There was some trouble in the casting. Jeremy Brett gives a fine performance – a chaos of sentimentality under his terrific assurance – but he doesn’t look like the Ashburnham of the book, and his past has been too heavily cut for him to be wholly convincing. Susan Fleetwood, beautiful to look at and listen to, lacks the angularity of Leonora: when she says, ‘Imagine me crying!’ the trouble is we can. The American couple came off worst. Robin Ellis as Dowell contrives to look polite, bewildered and in essential ways ignorant, but that is all.

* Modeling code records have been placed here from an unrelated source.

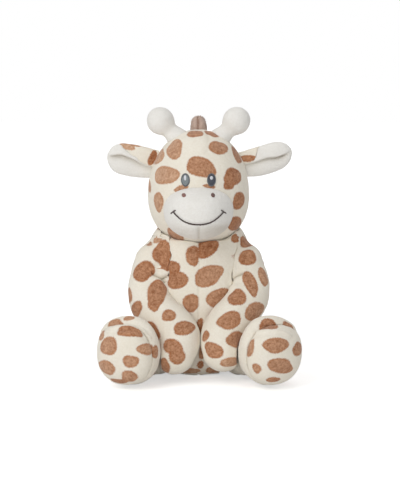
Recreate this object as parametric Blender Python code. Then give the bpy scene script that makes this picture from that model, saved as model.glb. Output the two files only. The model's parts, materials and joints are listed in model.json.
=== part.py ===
"""Plush giraffe, sitting: printed pile skins over wadding, with sewn limbs that flex.

Metres, +Z up, the toy faces -Y, and its own left is +X. The origin is the middle of the flat
seat. Skins are open shells, as sewn covers are before they are closed, and the wadding inside
each one is a solid of its own. Limbs and head turn on round roots that sit in matching hollows.
"""

import math

import bmesh
import bpy
from mathutils import Matrix, Vector

MM = 0.001
SIDES = {"left": 1, "right": -1}
X_AXIS = Vector((1, 0, 0))
Y_AXIS = Vector((0, 1, 0))
Z_AXIS = Vector((0, 0, 1))

# Cloth and clearances
SKIN = 1.6 * MM
GAP = 0.3 * MM
MOVING_GAP = 0.4 * MM
ARM_LEG_GAP = 1.0 * MM
OVERRUN = 25 * MM

# Torso
TORSO_HEIGHT = 143 * MM
TORSO_HALF_WIDTH = 52 * MM
TORSO_FRONT = 43.5 * MM
TORSO_BACK = 45 * MM
TORSO_POWER = 2.2
TORSO_SEGMENTS = 21
# Height, width, front and back of each ring, from the seat up.
TORSO_SHARES = (
    (0.000, 0.66, 0.62, 0.64),
    (0.015, 0.80, 0.76, 0.78),
    (0.060, 0.92, 0.89, 0.90),
    (0.160, 0.99, 0.98, 0.98),
    (0.300, 1.00, 1.00, 1.00),
    (0.480, 0.965, 0.955, 0.965),
    (0.640, 0.905, 0.86, 0.87),
    (0.780, 0.93, 0.80, 0.80),
    (0.880, 0.84, 0.70, 0.76),
    (0.945, 0.71, 0.60, 0.70),
    (0.985, 0.45, 0.45, 0.45),
)

# Weighting pouch in the seat
POUCH_HALF_WIDTH = 27 * MM
POUCH_HALF_DEPTH = 16 * MM
POUCH_HEIGHT = 17 * MM
POUCH_SHIFT = 14.5 * MM
POUCH_SHARES = ((0.0, 0.80), (0.2, 0.97), (0.5, 1.0), (0.8, 0.86), (0.96, 0.5))

# Head: a ball below the ears, a taller dome above
HEAD_RADIUS = 47 * MM
HEAD_DOME = 63 * MM
HEAD_POWER = 2.15
HEAD_SINK = 28 * MM
HEAD_SEGMENTS = 24
HEAD_LOW_RINGS = 5
HEAD_HIGH_RINGS = 5
NECK_RADIUS = 24 * MM
NECK_DEPTH = 12 * MM

# Muzzle
MUZZLE_HALF_WIDTH = 31.5 * MM
MUZZLE_HALF_HEIGHT = 24 * MM
MUZZLE_REACH = 29 * MM
MUZZLE_ROOT = 20 * MM
MUZZLE_RISE = 39 * MM
MUZZLE_OUTLINE_POWER = 2.1
MUZZLE_BULGE_POWER = 2.2
MUZZLE_SEGMENTS = 24
MUZZLE_RINGS = 6

# Embroidered face
EYE_SPACING = 11.6 * MM
EYE_RISE = 20.4 * MM
EYE_HALF_WIDTH = 4.1 * MM
EYE_HALF_HEIGHT = 6.1 * MM
EYE_RELIEF = 1.0 * MM
GLINT_HALF_WIDTH = 1.3 * MM
GLINT_HALF_HEIGHT = 1.9 * MM
GLINT_RELIEF = 0.5 * MM
GLINT_RISE = 1.7 * MM
NOSTRIL_SPACING = 12.7 * MM
NOSTRIL_RISE = 16.4 * MM
NOSTRIL_HALF_WIDTH = 2.1 * MM
NOSTRIL_HALF_HEIGHT = 1.7 * MM
NOSTRIL_RELIEF = 0.7 * MM
MOUTH_HALF_WIDTH = 22.2 * MM
MOUTH_CORNER_RISE = 2.0 * MM
MOUTH_DEPTH = 10.2 * MM
MOUTH_POWER = 2.4
MOUTH_THREAD = 0.65 * MM
MOUTH_STEPS = 14
TICK_HALF_LENGTH = 3.0 * MM
TICK_SLOPE = math.radians(40)

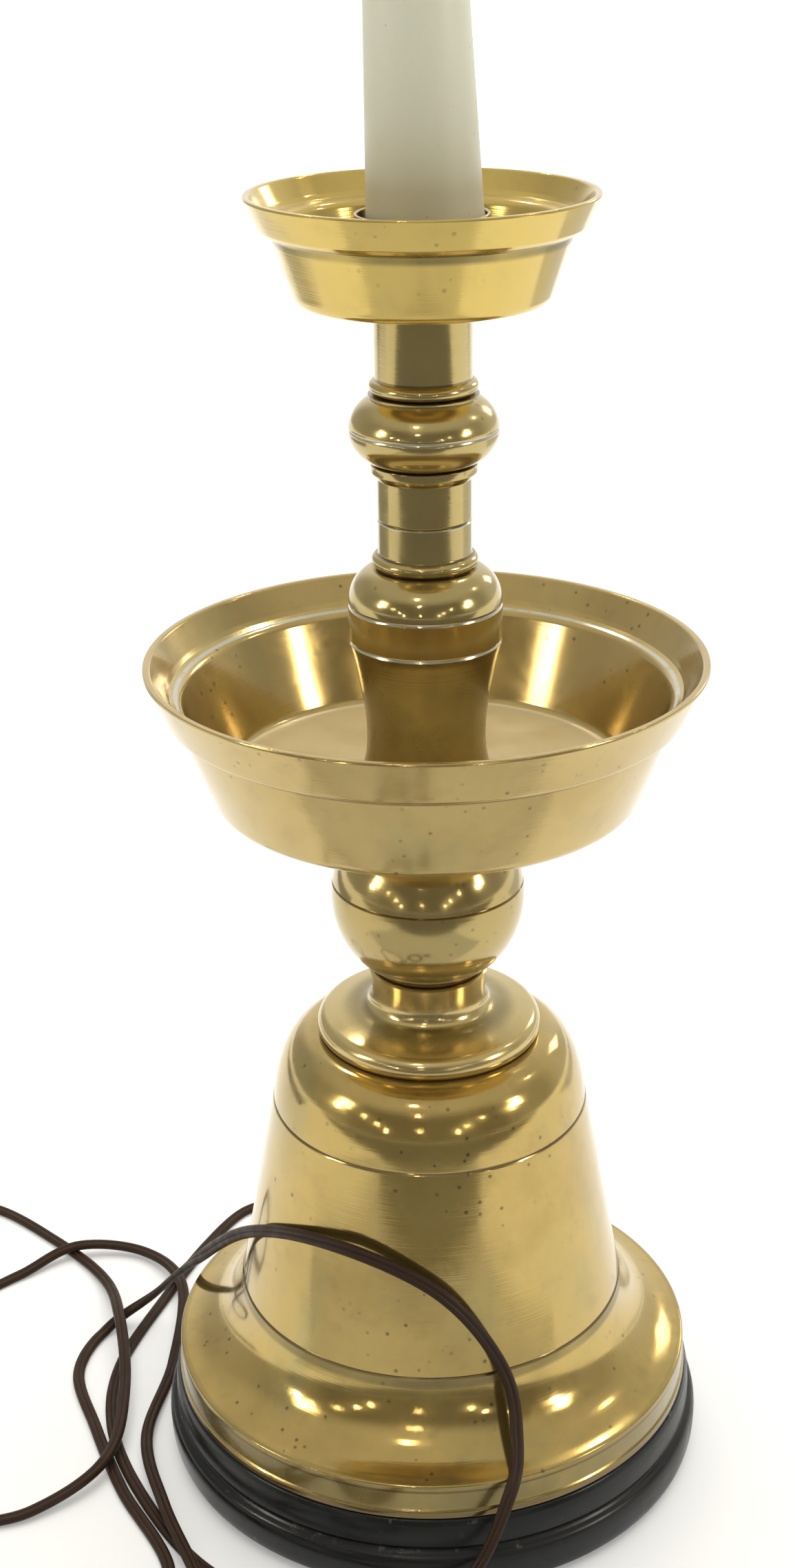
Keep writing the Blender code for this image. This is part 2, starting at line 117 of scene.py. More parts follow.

There is nothing of the man who imagined himself to be very like Ashburnham – a virgin with potentially terrific sexual drive, which is muted by his ‘American origin’. He is also too young, and implausible as an American, especially an upper-class American of the period, who would certainly know how to pronounce ‘Poughkeepsie’. Vickery Turner’s Florence hardly does at all: it is true that Leonora spotted her at once for an intolerably crafty vulgarian, but she cannot be as vacuous as she is made in this play.

More minor lapses: it is unlikely that the quartet would have played contract bridge in the period between 1904 and 1913, though bidding hearts makes a nice Fordian point; Ford would not have let his characters refer to a love affair as a ‘romance’; Dowell’s ties were all of a particular shade of blue, obtainable only from a shop in the Burlington Arcade – that could have been got right. A more important lapse came at the end. Perhaps Ford wouldn’t have minded having so much of the story in Leonora’s voice, but he cared a lot about endings, which should exhaust, not the story (he was down on story), but the affair. Nancy, packed off to Ceylon by Leonora, sends an ‘atrocious’ telegram from Brindisi, the very sight of which is enough to make Edward commit suicide. But before he does so, he asks Dowell to take the telegram to Leonora. He takes it, and reports that ‘she was quite pleased with it.’ To alter that ending is to alter the whole. But when all is said, one can’t deny real distinction to the production. If in future we propose to let television do our novel-reading, it’s a comfort that the quality of the originals can be reflected with only this degree of distortion.